WHAT YOU NEED TO DO —
Repeat the material exactly as it appears.

SUPPLIED MATERIAL —
--------------------------------------------------

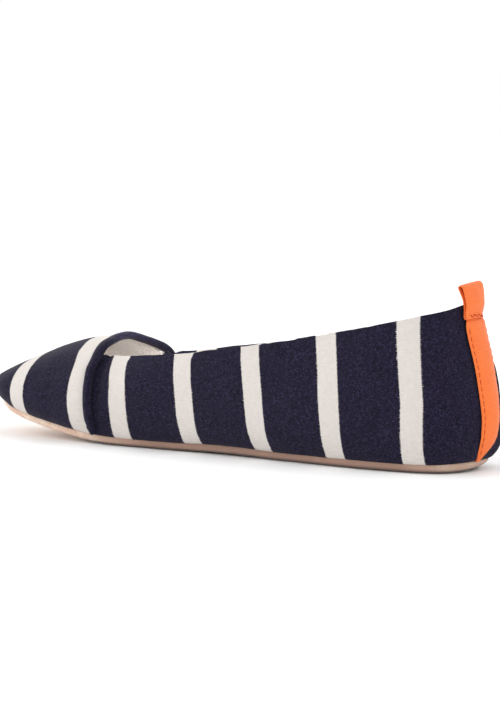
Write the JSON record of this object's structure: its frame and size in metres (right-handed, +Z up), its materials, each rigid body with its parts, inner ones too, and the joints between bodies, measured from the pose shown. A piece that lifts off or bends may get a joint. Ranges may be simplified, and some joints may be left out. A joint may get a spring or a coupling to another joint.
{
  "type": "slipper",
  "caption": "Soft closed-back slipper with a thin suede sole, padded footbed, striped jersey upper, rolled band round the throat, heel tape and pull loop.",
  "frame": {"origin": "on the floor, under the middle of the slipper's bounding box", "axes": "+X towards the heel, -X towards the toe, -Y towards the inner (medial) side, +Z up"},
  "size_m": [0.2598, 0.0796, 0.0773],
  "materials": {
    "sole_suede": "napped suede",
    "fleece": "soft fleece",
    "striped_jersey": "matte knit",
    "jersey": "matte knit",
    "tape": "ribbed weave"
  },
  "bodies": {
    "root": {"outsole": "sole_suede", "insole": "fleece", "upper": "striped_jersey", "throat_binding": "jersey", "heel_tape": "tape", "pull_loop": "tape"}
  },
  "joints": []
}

--------------------------------------------------

FINISHED ANSWER —
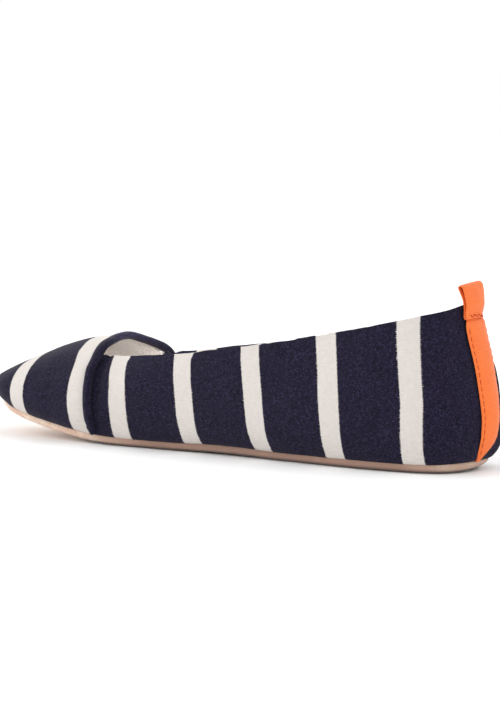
Write the JSON record of this object's structure: its frame and size in metres (right-handed, +Z up), its materials, each rigid body with its parts, inner ones too, and the joints between bodies, measured from the pose shown. A piece that lifts off or bends may get a joint. Ranges may be simplified, and some joints may be left out. A joint may get a spring or a coupling to another joint.
{
  "type": "slipper",
  "caption": "Soft closed-back slipper with a thin suede sole, padded footbed, striped jersey upper, rolled band round the throat, heel tape and pull loop.",
  "frame": {"origin": "on the floor, under the middle of the slipper's bounding box", "axes": "+X towards the heel, -X towards the toe, -Y towards the inner (medial) side, +Z up"},
  "size_m": [0.2598, 0.0796, 0.0773],
  "materials": {
    "sole_suede": "napped suede",
    "fleece": "soft fleece",
    "striped_jersey": "matte knit",
    "jersey": "matte knit",
    "tape": "ribbed weave"
  },
  "bodies": {
    "root": {"outsole": "sole_suede", "insole": "fleece", "upper": "striped_jersey", "throat_binding": "jersey", "heel_tape": "tape", "pull_loop": "tape"}
  },
  "joints": []
}